Le contraste est saisissant quand on compare Marseille à des villes comme Nantes, Strasbourg, Grenoble, Rennes ou même Lyon. Dans celles-ci, les municipalités et surtout les structures intercommunales (communautés d’agglomération ou urbaines et aujourd’hui les métropoles) ont pris le pli d’investir des domaines de plus en plus nombreux de politiques publiques et de développer une véritable maîtrise d’ouvrage urbaine. Cet activisme urbain s’est exprimé dans des politiques de développement économique et de marketing territorial extrêmement agressives, dont le Grand Lyon est l’illustration archétypale.

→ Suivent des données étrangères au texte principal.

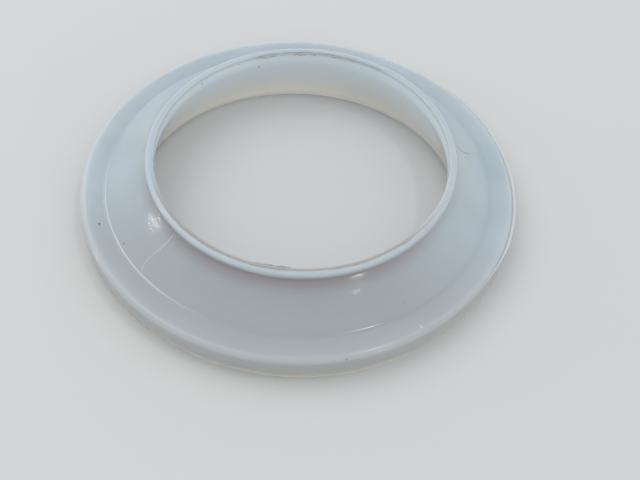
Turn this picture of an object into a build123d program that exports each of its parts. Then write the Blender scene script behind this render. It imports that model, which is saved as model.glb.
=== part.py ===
"""Cone gasket for the round flange of a storage water heater, moulded in one piece.

The ring lies flat on its underside, with its axis on +Z and the thin collar on top.
A heavy flange carries a hollow-sided cone, which thins upwards to a short upright
collar. The bore is straight inside the collar and tapers open towards the underside.
"""

import os

from build123d import *

# Sizes across the ring, in millimetres, counted outwards from the bore
bore_radius = 30.9
collar_wall = 1.7
cone_run = 8.4
lip_run = 5.0

# Sizes up the ring, in millimetres
height = 13.8
collar_height = 1.5
flange_height = 6.2
dish_depth = 0.5

# The bore, in millimetres: its straight land, and how far it opens below that
land_length = 3.0
bore_taper = 2.9

# How far the side of the cone is hollowed below a straight line
cone_hollow = 0.6

# Rounds of the moulded corners, in millimetres
rim_round = 0.6
collar_foot_round = 0.8
crease_round = 1.2
lip_round = 1.0

# Places worked out from the sizes
collar_radius = bore_radius + collar_wall
crease_radius = collar_radius + cone_run
outer_radius = crease_radius + lip_run
bore_foot_radius = bore_radius + bore_taper
collar_foot_z = height - collar_height
crease_z = flange_height - dish_depth
land_foot_z = height - land_length

# Corners of the section, each a radius and a height
bore_foot = (bore_foot_radius, 0)
base_edge = (outer_radius, 0)
lip = (outer_radius, flange_height)
crease = (crease_radius, crease_z)
collar_foot = (collar_radius, collar_foot_z)
rim_outside = (collar_radius, height)
rim_inside = (bore_radius, height)
land_foot = (bore_radius, land_foot_z)

# The rounded corners. The others are sharp, where the two halves of the mould meet.
corner_rounds = [
    (lip, lip_round),
    (crease, crease_round),
    (collar_foot, collar_foot_round),
    (rim_outside, rim_round),
]

os.makedirs("parts", exist_ok=True)

with BuildPart() as gasket:
    with BuildSketch(Plane.XZ) as section:
        with BuildLine():
            Polyline(bore_foot, base_edge, lip, crease)
            SagittaArc(crease, collar_foot, cone_hollow)
            Polyline(collar_foot, rim_outside, rim_inside, land_foot, bore_foot)
        make_face()
        for corner, radius in corner_rounds:
            fillet(section.vertices().sort_by_distance(corner)[0], radius)
    revolve(axis=Axis.Z)

gasket.part.label = "flange_gasket"
export_step(gasket.part, "parts/flange_gasket.step")

ring_size = gasket.part.bounding_box().size
print(f"outer diameter {ring_size.X:.2f} mm, height {ring_size.Z:.2f} mm")
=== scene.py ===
"""Looks of a moulded silicone cone gasket: the ring, the flash on its edges, and a plain stage."""

from math import cos, pi, radians, sin

import bpy
from bpy.props import FloatProperty, FloatVectorProperty, IntProperty, PointerProperty
from mathutils import Matrix, Vector


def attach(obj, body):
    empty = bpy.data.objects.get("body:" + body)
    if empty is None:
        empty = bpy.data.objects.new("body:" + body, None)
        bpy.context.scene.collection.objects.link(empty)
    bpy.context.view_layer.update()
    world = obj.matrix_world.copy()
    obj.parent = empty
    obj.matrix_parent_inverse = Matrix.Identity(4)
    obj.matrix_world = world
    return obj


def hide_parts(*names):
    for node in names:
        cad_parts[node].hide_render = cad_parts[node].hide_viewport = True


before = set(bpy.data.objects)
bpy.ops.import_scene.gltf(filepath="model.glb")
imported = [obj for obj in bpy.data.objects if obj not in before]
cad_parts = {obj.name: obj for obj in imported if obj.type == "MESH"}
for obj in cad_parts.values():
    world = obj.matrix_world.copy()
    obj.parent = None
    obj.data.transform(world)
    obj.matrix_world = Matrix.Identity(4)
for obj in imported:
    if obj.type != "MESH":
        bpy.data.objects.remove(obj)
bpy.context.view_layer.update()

bl_info = {
    "name": "Cone gasket",
    "version": (1, 0, 0),
    "blender": (4, 5, 0),
    "location": "3D View > Sidebar > Gasket",
    "description": "Builds a moulded silicone cone gasket with its flash, and a plain stage",
    "category": "Object",
}

MM = 0.001
NODE = "flange_gasket"
BODY = "root"
SILICONE = "milky_silicone"
# Each point keeps its place from before the ring gave, under this name
MOULDED = "moulded_place"

# Inputs of the geometry trees. Each is a property's name, with capitals and spaces.
SIZE_INPUTS = (
    "Bore Radius", "Collar Wall", "Cone Run", "Lip Run",
    "Height", "Collar Height", "Flange Height", "Dish Depth",
    "Land Length", "Bore Taper", "Cone Hollow",
    "Rim Round", "Collar Foot Round", "Crease Round", "Lip Round", "Parting Round",
    "Segments",
)
GIVE_INPUTS = (
    "Shrink", "Base Along", "Base Across", "Rim Along", "Rim Across",
    "Foot Along", "Foot Across", "Bulge", "Bulge Side", "Ripple", "Ripple Scale",
)
FLASH_INPUTS = (
    "Start", "Sweep", "Radius", "Level", "Reach", "Thickness", "Lean",
    "Fade", "Torn", "Grain", "Seed",
)
WHOLE_INPUTS = ("Segments", "Seed")

# The side of the cone is a round on a corner. A factor of eight would give the arc that meets
# both ends, and a little more makes it end just before them.
HOLLOW_ARC = 8.8
# The corner between the land and the taper of the bore has a wide round, as a share of the height
LAND_ROUND = 0.35

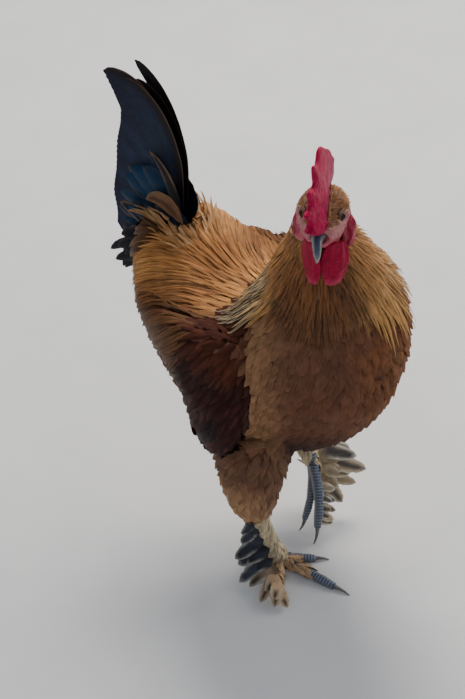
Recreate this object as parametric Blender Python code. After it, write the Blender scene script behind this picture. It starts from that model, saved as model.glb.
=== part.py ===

Il est même paradoxal de constater que, dans ces domaines, les villes de gauche sont parfois plus proactives, entrepreneuriales, que leurs homologues gérées à droite. En forçant le trait, on pourrait dire que quand ces dernières se contentent de politiques libérales, les premières se sont converties au néolibéralisme, où les politiques publiques sont mises au service d’une stratégie de positionnement sur le marché des territoires. Mais ce serait oublier que cet activisme a été aussi mis au service de politiques plus inclusives, de solidarité.
Ces villes veulent et savent traiter le logement insalubre, voire y maintenir des populations fragiles et ce malgré la pression des marchés immobiliers. Elles ont su et pu mieux connecter les quartiers populaires au reste de la ville. Elles ont su et pu, non sans difficultés, organiser une répartition plus harmonieuse de l’effort de construction de logements sociaux à l’échelle des métropoles.
Bref, au-delà des discours trop rapides qui opposent une France des villes à une France des champs, la tragédie de la rue d’Aubagne nous rappelle que les villes ne sont pas toutes gouvernées de la même manière. A l’échelle des villes comme à d’autres niveaux, la politique peut encore faire la différence !
Gilles Pinson est professeur de science politique à Sciences Po Bordeaux.